How would you shift this calculus? There’s no easy answer.
They don’t have to be weak, they just have to be secluded. If you look at the wars initiated by the main three groups, quite a few (if not most) are against big, established groups (that are always war-eligible). A big null-sec alliance can easily obliterate a group like Hell Dawn, but that doesn’t happen because they don’t even pay attention to them, so Hell Dawn gets a whole bunch of kills on the big alliance members by killing them in isolation.
In that regard, declaring wars against large, competent groups is actually more profitable in terms of income and fun than against small groups of high-sec carebear noobs.
I don’t have evidence that’s not anecdotal.
But my anecdotal evidence comes from embedding characters into target corporations and alliances (and I’ve done this extensively). The zeitgeist is usually that of the older players being moderately to considerably more demoralized after taking bigger losses. The math makes it easy to see why: a new player who loses, say, a T1 cruiser, can replace that cruiser within an hour or two (or just given a brand new one by the corporation, since the cost is so small). Meanwhile, an older player who loses a CNR or a freighter needs to spend many hours, or even days, to replace the loss.
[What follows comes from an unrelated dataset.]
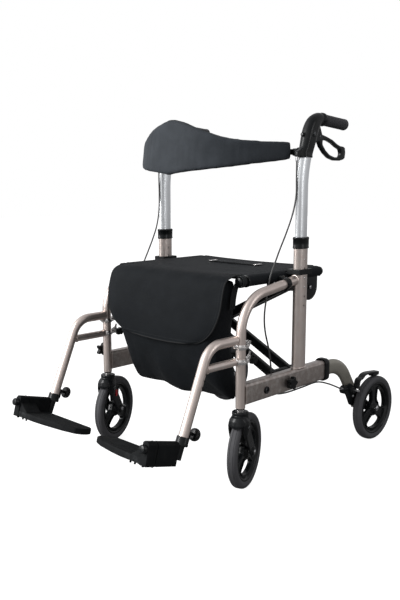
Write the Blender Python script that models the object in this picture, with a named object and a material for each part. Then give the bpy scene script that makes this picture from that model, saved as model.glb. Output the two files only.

New players often don’t realize the consequences of their losses until later. I’ve observed very few new players leave these corporations specifically because of wars/war losses. Usually, they have a collection of issues they have with the game, ranging from boredom to not being able to understand the UI, and were on their way out anyway. I’ve observed many more older players leave on the spot due to their losses, though.
One more thing I’d like to note: I’ve observed that new players are also much more likely to be willing to fight, especially when being part of a group effort led by upper leadership, than older players.